Just as with cell phone use and even the abhorrent seat belt law, many have reported the evils of red light cameras which capture vehicles passing just as the light changed or even others which have stopped mere inches beyond the stop line. 

In California, these tickets cost motorists more than $500 apiece. 

While some contend that these costs are justified for the punishment of those who impart real harm on others by committing the crime the policy is truly intended to penalize or deter, the struggle of those who incur those enormous costs tends to be widely overlooked by those who have been transfixed by intentions which have yet to be empirically tested or shown to work. 



Yet that seemingly will not keep the institutionally-indoctrinated mind from pursuing such policies, despite the increasing enormity of the costs shouldered by people who are mistakenly written off as convicts or complainers when they have merely veered a literal inch beyond the confines of their strictly enumerated liberties. 

In a free world, people are simply free to commit mistakes just as they are free to pursue methods of self-preservation. 

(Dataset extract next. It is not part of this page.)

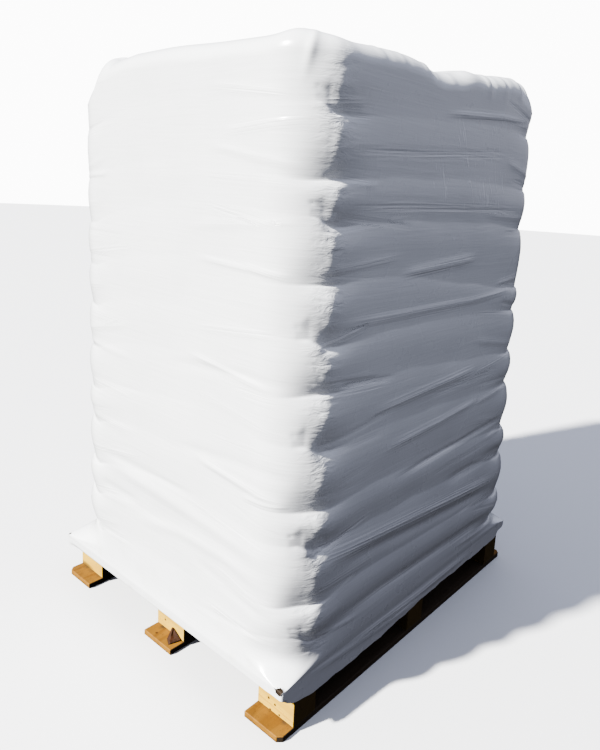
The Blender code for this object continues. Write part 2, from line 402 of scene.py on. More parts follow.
@dataclass(frozen=True)
class WoodFinish:
    """Sawn softwood: grain, knots, specks, nicks and stains, and painted shade where no sun falls."""

    name: str
    grain: Grain
    pale: Colour
    dark: Colour
    stain: Colour = (0.050, 0.020, 0.006)
    # The colour of the painted shade.
    painted_shade_colour: Colour = (0.016, 0.011, 0.007)
    stained: float = 0.4
    specked: float = 0.6
    # How far from the middle, along X, the load starts to shelter it, from where shade is painted on it.
    painted_shade_from: float = 0.70
    paler_ends: float = 0.0
    roughness: float = 0.68
    ring_count: float = 9.0
    saw_depth: float = 0.0016
    # How high dirt from the ground has got into it.
    soiled_below: float = 0.0
    nicks: tuple[Nick, ...] = ()

    def painted_shade_share(self, wood: Finish, place: Value) -> Value:
        """Where shade is painted on the wood: on the shaded faces, and under the load inward of where it
        starts to shelter it.

        Args:
            wood: The finish that the nodes are added to.
            place: The point of the surface.

        Returns:
            A share from 0 to 1.
        """
        facing = wood.facing()
        ragged = (wood.noise(place, 38.0, 4.0) - 0.5) * 0.06
        inward = (place.part("X").size() + ragged).step(self.painted_shade_from + 0.01, self.painted_shade_from - 0.02)
        upright = facing.part("Y").size().step(0.7, 0.5) * facing.part("Z").step(-0.5, -0.3)
        return wood.maths("MAXIMUM", facing.part("Y").step(-0.5, -0.68), inward * upright)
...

When someone introduces an institution which purports to solve social problems, that civilization then becomes the subject of servitude to those described ends, whereby the barrel of a gun backs the, albeit, well-intentioned policies of those who commonly wish to do well by their constituents. 

However, the unseen cost is always a measure of freedom, and the element of human discretion is often exhausted when words written with ink supersede superior human discretion. 

When these laws are finally executed, there is plainly no room for disagreement or discussion, as they are swiftly executed by force and through the confidence of doing right by the community through the empowering word of law. 

So, when anyone contends that a law might resolve a problem, consider the attending tradeoffs and this question before resolving to any conclusion: is such a measure of systematic violence and coercion proportionate with the perceived problem and the anticipated efficacy of that law? 

If not, then you surely have a form of tyranny run amok.